Carmelo Bossi nasce a Milano, nel 1939 dove muore nel 2014. Figlio di un commerciante di frutta e di una impiegata delle Poste, inizia a tirare di boxe a 15 anni alla “Unione Sportiva Lombarda” dove allenavano Combi e Gegio. Fu lo zio Carmelo, accompagnato da uno dei fratelli di Carmelo, Ernesto, anch’egli pugile ma con una breve carriera da professionista, terminata dopo soli otto incontri tutti vinti per k.o., per il desiderio di “cambiare aria” (ma il motivo principale è che non sopportava i sacrifici di un boxeur) che lo portò alla palestra di Combi. Lo zio pensò che per irrobustire quel fisico magrolino che si ritrovava il nipote, la boxe fosse un buon rimedio. Infatti, dopo qualche anno, il ragazzo crebbe in altezza e si ritrovò una muscolatura possente.
“Melo”, come lo chiamavano gli amici e fan, nel ’58, a 19 anni, vinse il campionato regionale lombardo, un torneo che prevedeva sei incontri. Furono subito messi a dura prova la sua arte pugilistica e quel fisico massiccio. Già s’intravedeva quel futuro campione che poi è stato. Nello stesso anno, a Terni, vinse, contro ogni pronostico, gli assoluti. Lo nota il C.T. della Nazionale pugilistica, Natalino Rea, che incomincia a seguire quel giovanotto dai modi educati e tranquillo (Bossi diventa un’altra persona solo sul ring). L’anno dopo riconquista i regionali ma per una questione di peso non può partecipare agli assoluti, che valevano anche per stilare la lista dei partecipanti alle Olimpiadi del ’60 a Roma.
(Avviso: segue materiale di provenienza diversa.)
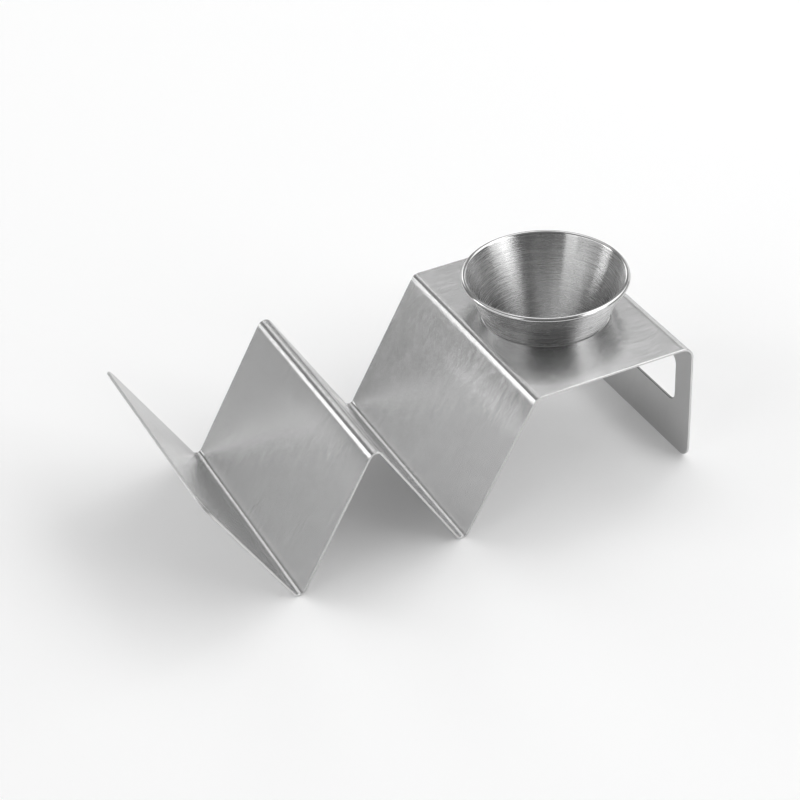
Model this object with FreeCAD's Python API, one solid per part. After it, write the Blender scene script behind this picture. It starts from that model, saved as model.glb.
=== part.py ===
"""Taco holder: one folded strip of steel sheet with two taco troughs, a shelf and
a leg, and a spun sauce cup that hangs in the round hole of the shelf.

Millimetres. X runs along the strip, from the free lip to the leg, Y across it, +Z up.
The origin is on the table, under the middle of the whole length.
"""
import FreeCAD, Part
import math
import os

from FreeCAD import Vector

# Sheet
sheet_width = 100.0
sheet_thickness = 1.0

# Troughs
slope_angle = 59.5            # of each trough wall, from the table
bend_radius = 2.0             # inside radius of the folds at the troughs and ridges
lip_height = 55.2             # table to the upper face at the free lip
lip_corner_radius = 8.0

# Shelf
shelf_height = 53.7           # table to the shelf's upper face
shelf_length = 69.1           # ridge corner to the outer face of the leg

# Leg
leg_bend_radius = 4.5         # inside radius of the fold between shelf and leg
leg_corner_radius = 5.5
window_sill_height = 21.5     # table to the window's lower edge
window_height = 21.5
window_side_margin = 10.5     # window to the sheet's side edge
window_corner_radius = 4.0

# Sauce cup
cup_height = 35.0
cup_rim_diameter = 65.8
cup_base_diameter = 38.0
cup_wall = 0.5
cup_base_corner_radius = 3.0  # inside radius between base and wall
rim_bead_diameter = 2.2
cup_stand_out = 17.3          # top of the rim above the shelf
cup_hole_clearance = 0.12     # between the cup's wall and the hole's upper edge

# Working values, not sizes of the object
cutter_overrun = 1.0          # how far a cutting tool runs past the sheet on each side
match_tolerance = 0.01        # for finding an edge by its place or length
bead_curve_points = 9


# Points and directions in the section plane XZ

def section_point(x, z):
    return Vector(x, 0, z)


def heading(degrees):
    angle = math.radians(degrees)
    return section_point(math.cos(angle), math.sin(angle))


def left_of(direction):
    return section_point(-direction.z, direction.x)


# A fold swaps one straight heading for the next. The upper face is on the left of the
# strip's direction, so a fold to the left has the upper face on its inside.

def fold(corner, heading_in, heading_out, inside_radius):
    """The two arcs of one fold whose upper faces, drawn straight, meet at corner."""
    turn = heading_out - heading_in
    side = 1 if turn > 0 else -1
    upper_radius = inside_radius if turn > 0 else inside_radius + sheet_thickness
    lower_radius = upper_radius + side * sheet_thickness
    reach = upper_radius * math.tan(math.radians(abs(turn)) / 2)
    start = corner - heading(heading_in) * reach
    centre = start + left_of(heading(heading_in)) * (side * upper_radius)
    arcs = []
    for radius in (upper_radius, lower_radius):
        points = []
        for angle in (heading_in, (heading_in + heading_out) / 2, heading_out):
            points.append(centre - left_of(heading(angle)) * (side * radius))
        arcs.append(points)
    return arcs


def strip_outline(start, folds, end, end_heading):
    """Closed outline of the folded strip, from its upper face round to its lower one."""
    upper = [start]
    lower = [start - left_of(heading(folds[0][1])) * sheet_thickness]
    edges_upper = []
    edges_lower = []
    for corner, heading_in, heading_out, inside_radius in folds:
        upper_arc, lower_arc = fold(corner, heading_in, heading_out, inside_radius)
        edges_upper.append(Part.LineSegment(upper[-1], upper_arc[0]).toShape())
        edges_upper.append(Part.Arc(*upper_arc).toShape())
        edges_lower.append(Part.LineSegment(lower[-1], lower_arc[0]).toShape())
        edges_lower.append(Part.Arc(*lower_arc).toShape())
        upper.append(upper_arc[2])
        lower.append(lower_arc[2])
    lower_end = end - left_of(heading(end_heading)) * sheet_thickness
    edges_upper.append(Part.LineSegment(upper[-1], end).toShape())
    edges_lower.append(Part.LineSegment(lower[-1], lower_end).toShape())
    lip_cut = Part.LineSegment(upper[0], lower[0]).toShape()
    foot_cut = Part.LineSegment(end, lower_end).toShape()
    return Part.Wire(Part.__sortEdges__([lip_cut, foot_cut] + edges_upper + edges_lower))


# Where the straight upper faces would meet, from the lip to the foot

slope = math.radians(slope_angle)
fold_depth = 1 / math.cos(slope) - 1        # corner to arc, for a fold of radius 1
trough_corner_height = sheet_thickness - bend_radius * fold_depth
ridge_corner_height = shelf_height + (bend_radius + sheet_thickness) * fold_depth


def run_of(rise):
    return rise / math.tan(slope)


lip_to_trough = run_of(lip_height - trough_corner_height)
trough_to_ridge = run_of(ridge_corner_height - trough_corner_height)
trough_to_shelf = run_of(shelf_height - trough_corner_height)
lip_overhang = sheet_thickness * math.sin(slope)
total_length = (lip_overhang + lip_to_trough + 2 * trough_to_ridge
                + trough_to_shelf + shelf_length)

lip_x = lip_overhang - total_length / 2
first_trough_x = lip_x + lip_to_trough
ridge_x = first_trough_x + trough_to_ridge
second_trough_x = ridge_x + trough_to_ridge
shelf_start_x = second_trough_x + trough_to_shelf
leg_x = shelf_start_x + shelf_length

# The cup's hole is in the middle of the flat of the shelf.
shelf_fold_reach = (bend_radius + sheet_thickness) * math.tan(slope / 2)
leg_fold_reach = leg_bend_radius + sheet_thickness
cup_x = (shelf_start_x + shelf_fold_reach + leg_x - leg_fold_reach) / 2

# The cup's wall runs straight up and rolls outwards into the rim bead. Its inner face is
# tangent to the bead's circle, and its outer face passes the bead's centre at
# wall_to_centre and meets the roll in a crease.
bead_radius = rim_bead_diameter / 2
wall_to_centre = bead_radius - cup_wall
bead_centre = section_point(cup_rim_diameter / 2 - bead_radius, cup_height - bead_radius)
flare = bead_centre.x - cup_base_diameter / 2
wall_reach = math.hypot(flare, bead_centre.z)
taper = math.acos(wall_to_centre / wall_reach) - math.atan2(bead_centre.z, flare)


def cup_radius(height):
    """Outside radius of the cup's wall at a height above its base."""
    return cup_base_diameter / 2 + height * math.tan(taper)


seat_height = cup_height - cup_stand_out
cup_hole_radius = cup_radius(seat_height) + cup_hole_clearance


def round_corners(body, x, z, radius):
    """Rounds the two corners of the sheet that lie at one end of the strip."""
    corners = []
    for edge in body.Edges:
        middle = edge.CenterOfMass
        at_end = math.hypot(middle.x - x, middle.z - z) < sheet_thickness
        at_side = abs(abs(middle.y) - sheet_width / 2) < match_tolerance
        through_sheet = abs(edge.Length - sheet_thickness) < match_tolerance
        if at_end and at_side and through_sheet:
            corners.append(edge)
    return body.makeFillet(radius, corners)


def leg_window():
    """Rounded rectangle that runs through the leg along X."""
    width = sheet_width - 2 * window_side_margin
    depth = sheet_thickness + 2 * cutter_overrun
    start = Vector(leg_x - sheet_thickness - cutter_overrun, -width / 2, window_sill_height)
    block = Part.makeBox(depth, width, window_height, start)
    through_leg = [edge for edge in block.Edges
                   if abs(edge.BoundBox.XLength - depth) < match_tolerance]
    return block.makeFillet(window_corner_radius, through_leg)


def cup_hole():
    """Round plug for the hole of the shelf."""
    depth = sheet_thickness + 2 * cutter_overrun
    start = Vector(cup_x, 0, shelf_height - sheet_thickness - cutter_overrun)
    return Part.makeCylinder(cup_hole_radius, depth, start)


def folded_holder():
    """The strip: lip, trough, ridge, trough, shelf and leg, folded from one sheet."""
    up = slope_angle
    down = -slope_angle
    folds = [
        (section_point(first_trough_x, trough_corner_height), down, up, bend_radius),
        (section_point(ridge_x, ridge_corner_height), up, down, bend_radius),
        (section_point(second_trough_x, trough_corner_height), down, up, bend_radius),
        (section_point(shelf_start_x, shelf_height), up, 0, bend_radius),
        (section_point(leg_x, shelf_height), 0, -90, leg_bend_radius),
    ]
    lip = section_point(lip_x, lip_height)
    foot = section_point(leg_x, 0)
    section = strip_outline(lip, folds, foot, -90)
    strip = Part.Face(section).extrude(Vector(0, sheet_width, 0))
    strip.translate(Vector(0, -sheet_width / 2, 0))

    strip = round_corners(strip, lip_x, lip_height, lip_corner_radius)
    strip = round_corners(strip, leg_x, 0, leg_corner_radius)
    return strip.cut(cup_hole()).cut(leg_window())


def base_corner(floor_height, wall_foot, radius):
    """Arc that joins the floor of the cup to a wall that starts at wall_foot."""
    lean = math.degrees(taper)
    centre_height = floor_height + radius
    wall_x = wall_foot + (centre_height - floor_height) * math.tan(taper)
    centre = section_point(wall_x - radius / math.cos(taper), centre_height)
    middle_angle = (-90 - lean) / 2
    return [centre + heading(angle) * radius for angle in (-90, middle_angle, -lean)]


def rim_bead():
    """Curve round the bead, from the wall's inner face over the top to the crease.

    It is one smooth curve through points of the bead's circle. An arc would revolve to a
    torus, which takes half as many facets again.
    """
    start = 180 - math.degrees(taper)
    turn = 360 - math.degrees(math.acos(wall_to_centre / bead_radius))
    points = []
    for index in range(bead_curve_points):
        angle = start - turn * index / (bead_curve_points - 1)
        points.append(bead_centre + heading(angle) * bead_radius)
    curve = Part.BSplineCurve()
    curve.interpolate(points)
    return curve


def sauce_cup():
    """Spun cup: flat base, straight tapered wall and a rim rolled outwards."""
    inner_foot = cup_radius(cup_wall) - cup_wall / math.cos(taper)
    outer_corner = base_corner(0, cup_radius(0), cup_base_corner_radius + cup_wall)
    inner_corner = base_corner(cup_wall, inner_foot, cup_base_corner_radius)
    bead = rim_bead()
    axis_low = section_point(0, 0)
    axis_high = section_point(0, cup_wall)
    edges = [
        Part.LineSegment(axis_low, outer_corner[0]),
        Part.Arc(*outer_corner),
        Part.LineSegment(outer_corner[2], bead.EndPoint),
        bead,
        Part.LineSegment(bead.StartPoint, inner_corner[2]),
        Part.Arc(*inner_corner),
        Part.LineSegment(inner_corner[0], axis_high),
        Part.LineSegment(axis_high, axis_low),
    ]
    outline = Part.Wire(Part.__sortEdges__([edge.toShape() for edge in edges]))
    cup = Part.Face(outline).revolve(Vector(0, 0, 0), Vector(0, 0, 1), 360)
    cup.translate(Vector(cup_x, 0, shelf_height - seat_height))
    return cup


os.makedirs("parts", exist_ok=True)
folded_holder().exportStep("parts/folded_holder.step")
sauce_cup().exportStep("parts/sauce_cup.step")
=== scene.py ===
"""Looks of the taco holder: one strip of brushed steel sheet, folded into two taco
troughs, a shelf and a leg, and a spun steel sauce cup that hangs in the shelf's hole.

Metres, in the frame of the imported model: X runs along the strip from the free lip to
the leg, Y across it, +Z up, and the table is at zero.
"""
import math

import bmesh
import bpy
from mathutils import Matrix, Vector


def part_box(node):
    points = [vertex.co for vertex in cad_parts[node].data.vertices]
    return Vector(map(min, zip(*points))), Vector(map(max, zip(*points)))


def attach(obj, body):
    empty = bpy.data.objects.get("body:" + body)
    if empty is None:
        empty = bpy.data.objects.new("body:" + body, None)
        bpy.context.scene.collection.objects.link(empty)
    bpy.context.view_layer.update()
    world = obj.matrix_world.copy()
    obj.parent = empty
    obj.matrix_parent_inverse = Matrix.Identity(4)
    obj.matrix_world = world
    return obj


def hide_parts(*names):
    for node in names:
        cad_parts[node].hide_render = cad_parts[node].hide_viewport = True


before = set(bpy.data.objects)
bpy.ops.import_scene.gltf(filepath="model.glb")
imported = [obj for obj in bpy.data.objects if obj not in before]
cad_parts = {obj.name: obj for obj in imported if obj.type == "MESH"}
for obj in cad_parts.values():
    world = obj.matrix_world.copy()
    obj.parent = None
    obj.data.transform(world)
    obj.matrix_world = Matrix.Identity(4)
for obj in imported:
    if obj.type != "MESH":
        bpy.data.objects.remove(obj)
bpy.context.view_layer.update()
holder_low, holder_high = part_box("folded_holder")
cup_low, cup_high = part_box("sauce_cup")

# Sheet
SHEET_WIDTH = holder_high.y - holder_low.y
SHEET_THICKNESS = 0.001
SLOPE = math.radians(59.5)
FOLD_RADIUS = 0.002
RIDGE_EASING = (math.radians(14), 0.008)    # turn and radius of the slight bend that leads
SHELF_EASING = (math.radians(7), 0.016)     # a rising trough wall into its fold
LIP_HEIGHT = holder_high.z
LIP_CORNER_RADIUS = 0.008

# Shelf and leg
SHELF_HEIGHT = 0.0537
SHELF_LENGTH = 0.0691
LEG_FOLD_RADIUS = 0.0045
LEG_CORNER_RADIUS = 0.0055
WINDOW_SILL = 0.0215
WINDOW_HEIGHT = 0.0215
WINDOW_SIDE_MARGIN = 0.0105
WINDOW_CORNER_RADIUS = 0.004

# Sauce cup
CUP_HEIGHT = 0.035
CUP_RIM_RADIUS = 0.0329
CUP_WALL = 0.0005
CUP_BASE_RADIUS = 0.019
CUP_BASE_CORNER = 0.003         # inside radius between base and wall
RIM_BEAD_RADIUS = 0.0011
RIM_CURL_GAP = 0.00025          # between the wall and the free end of the rolled rim
CUP_HOLE_CLEARANCE = 0.00012    # between the wall and the upper edge of the hole

# The cup's wall leans so that its inner face runs into the side of the rim's bead.
BEAD_HEIGHT = CUP_HEIGHT - RIM_BEAD_RADIUS
BEAD_REACH = CUP_RIM_RADIUS - RIM_BEAD_RADIUS - CUP_BASE_RADIUS
CUP_TAPER = (math.acos((RIM_BEAD_RADIUS - CUP_WALL) / math.hypot(BEAD_REACH, BEAD_HEIGHT))
             - math.atan2(BEAD_HEIGHT, BEAD_REACH))

# Rounded edges
EDGE_ROUND = 0.00018            # deburred edges
PIERCED_ROUND = 0.00026         # edges that a punch drew in round the openings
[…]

Nonostante questa affermazione, la strada che portava Bossi alle Olimpiadi non era passeggiata. Agli assoluti di Torino, per colpa del peso, perse contro il piemontese Domenico Orma, nella categoria superleggeri. Quella sconfitta, ma soprattutto perché davanti nella categoria welter aveva davanti un certo Nino Benvenuti, sembrava aver precluso a Bossi definitivamente la strada per l’Olimpiadi. Ma Rea, che continuava a tenerlo in grande considerazione, per farlo partecipare si inventò Benvenuti welter e Bossi nella categoria superiore (welterweight), ma la strada impervia non era finita: per partecipare doveva vincere un mini-torneo a quattro, di cui facevano parte il livornese Remo Golfarini, Giuseppe Galmozzi, Alessandro Mazzinghi e il brindisino Tommaso Truppi: riuscì ad avere la meglio su tutti, nonostante non possedesse un gran pugno, ma aveva una buona tecnica e non aveva paura dell’avversario.